As for Skuratovsky himself, his scheme boils down to withdrawing large credit funds through a controlled company, which is now in a state of bankruptcy.
In the context of Volodymyr Klymenko’s schemes, this means that he is trying to recover debts owed to the bank from the residential complex “Sofia Kyivska,” built with the bank’s credit funds, in favor of PJSC “Ukrinkom,” which is declared the bank’s successor.
As for Ukrinbank’s debts to the Deposit Guarantee Fund for Individuals, PJSC “Ukrinkom” refuses to act as the bank’s successor in this regard – Volodymyr Klymenko continues to litigate with the Fund, challenging the bank’s liquidation and the repayment of its debts through the Fund.

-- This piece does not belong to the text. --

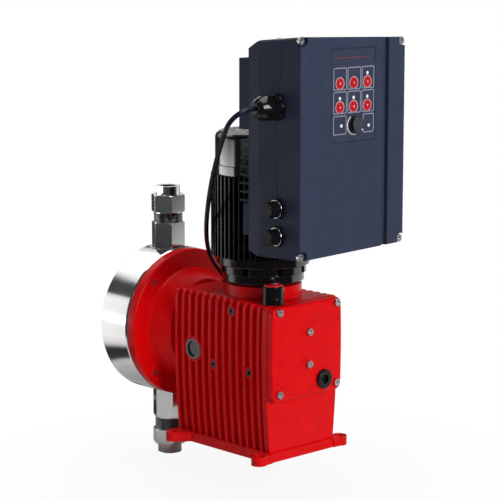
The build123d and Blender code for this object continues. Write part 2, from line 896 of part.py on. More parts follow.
with BuildPart() as eccentric_shaft:
    with BuildSketch(Plane.XZ.offset(-hub_y - shaft_bearing_t)):
        with Locations((drive_x, head_z)):
            Circle(shaft_r)
    extrude(amount=2 * (hub_y + shaft_bearing_t))
    with BuildSketch(Plane.XZ.offset(-hub_y + 0.3)):
        with Locations((drive_x, head_z)):
            Circle(shaft_r + shaft_step)
    extrude(amount=2 * (hub_y - 0.3))
    with BuildSketch(Plane.XZ.offset(-eccentric_t / 2)):
        with Locations((drive_x - throw, head_z)):
            Circle(eccentric_r)
    extrude(amount=eccentric_t)
save(eccentric_shaft.part, "eccentric_shaft")

with BuildPart() as eccentric_bearing:
    add(
        bearing(
            Plane.XZ.offset(-eccentric_t / 2 + 1),
            (drive_x - throw, head_z),
            eccentric_r + 0.01,
            eccentric_bearing_r,
            eccentric_t - 2,
        )
    )
save(eccentric_bearing.part, "eccentric_bearing")

# ------------------------------------------------------------------ push rod
follower_x = drive_x - throw - eccentric_bearing_r - seat_gap
with BuildPart() as push_rod:
    add(
        turned(
            head_axis,
            from_head(
                (rod_front_x, 0),
                (rod_front_x, rod_r - 1),
                (rod_front_x + 1, rod_r),
                (collar_x, rod_r),
                (collar_x, collar_r),
                (collar_x + collar_t, collar_r),
                (collar_x + collar_t, rod_r),
                (follower_x - follower_t, rod_r),
                (follower_x - follower_t, follower_r),
                (follower_x - 0.6, follower_r),
                (follower_x, follower_r - 0.6),
                (follower_x, 0),
            ),
        )
    )
save(push_rod.part, "push_rod")

bush_end_x = body_x0 + spigot_len
with BuildPart() as rod_bush:
    with BuildSketch(Plane.YZ.offset(lantern_back_x)):
        with Locations((0, head_z)):
            Circle(bush_r)
            Circle(rod_r + running_fit, mode=Mode.SUBTRACT)
    extrude(amount=bush_end_x - lantern_back_x)
save(rod_bush.part, "rod_bush")

spring_x0 = bush_end_x + 0.2 + spring_wire / 2
spring_x1 = collar_x - 0.2 - spring_wire / 2
with BuildPart() as return_spring:
    with BuildLine():
        coil = Helix(
            pitch=(spring_x1 - spring_x0) / spring_turns,
            height=spring_x1 - spring_x0,
            radius=spring_r,
            center=(spring_x0, 0, head_z),
            direction=(1, 0, 0),
        )
    with BuildSketch(Plane(origin=coil @ 0, z_dir=coil % 0)):
        Circle(spring_wire / 2)
    sweep(path=coil, is_frenet=True)
save(return_spring.part, "return_spring")

# ------------------------------------------------------------------ diaphragm and pump head
head_x1 = rim_front_x - diaphragm_t
head_x0 = head_x1 - head_t
bolt_places = polar((0, head_z), head_bolt_r, square_angles)

with BuildPart() as diaphragm:
    with BuildSketch(Plane.YZ.offset(head_x1)):
        with Locations((0, head_z)):
            Circle(rim_r - 0.6)
            Circle(core_r + seat_gap, mode=Mode.SUBTRACT)
        with Locations(*bolt_places):
            Circle(head_bolt_d / 2 + screw_gap, mode=Mode.SUBTRACT)
    extrude(amount=diaphragm_t)
save(diaphragm.part, "diaphragm")

core_x1 = rod_front_x - 5.0
with BuildPart() as diaphragm_core:
    add(
        turned(
            head_axis,
            from_head(
                (core_x1 - core_t, 0),
                (core_x1 - core_t, core_r - 3),
                (core_x1 - core_t + 3, core_r),
                (core_x1 - 1, core_r),
                (core_x1, core_r - 1),
                (core_x1, 12.0),
                (rod_front_x, 12.0),
                (rod_front_x, 0),
            ),
        )
    )
save(diaphragm_core.part, "diaphragm_core")

with BuildPart() as pump_head:
    add(
        turned(
            head_axis,
            from_head(
                (head_x1, chamber_r),
                (head_x1, head_r - head_edge),
                (head_x1 - head_edge, head_r),
                (head_x0 + head_edge, head_r),
                (head_x0, head_r - head_edge),
                (head_x0, 0),
                (head_x1 - chamber_t, 0),
                (head_x1 - chamber_t, 28.0),
                (head_x1 - 7.0, 50.0),
            ),
        )
    )
    for way in (1, -1):
        spot_plane = Plane(
            origin=(valve_x, 0, head_z + way * spot_offset), x_dir=(1, 0, 0), z_dir=(0, 0, way)
        )
        with BuildSketch(spot_plane):
            Circle(spot_r)
        extrude(amount=10, mode=Mode.SUBTRACT)
        with BuildSketch(spot_plane):
            Circle(port_r)
        extrude(amount=-valve_neck_depth - (seat_t if way == 1 else 0), mode=Mode.SUBTRACT)
        with BuildSketch(spot_plane):
            Circle(channel_r)
        extrude(amount=-(spot_offset - channel_offset + channel_r), mode=Mode.SUBTRACT)
        with BuildSketch(Plane.YZ.offset(valve_x)):
            with Locations((0, head_z + way * channel_offset)):
                Circle(channel_r)
        extrude(amount=head_x1 - 4.0 - valve_x, mode=Mode.SUBTRACT)
    with BuildSketch(Plane.YZ.offset(head_x0)):
        with Locations(*bolt_places):
            Circle(head_bolt_d / 2 + screw_gap)
    extrude(amount=head_t, mode=Mode.SUBTRACT)
    with BuildSketch(Plane.YZ.offset(head_x0)):
        with Locations(*bolt_places):
            Circle(head_bolt_head_d / 2 + 0.6)
    extrude(amount=head_bolt_head_h + 1, mode=Mode.SUBTRACT)
save(pump_head.part, "pump_head")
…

Meanwhile, the assets of Ukrinbank, over which the National Bank and the Deposit Guarantee Fund lost control as a result of Volodymyr Klymenko’s scheme, have practically dissolved – everything that could be withdrawn from PJSC “Ukrinkom” over the years has already been withdrawn. Skuratovsky’s funds seem to be the last or among the last that Volodymyr Klymenko is trying to “squeeze” from the residential complex “Sofia Kyivska,” which, as Klymenko himself claims, was built with Ukrinbank’s credit funds.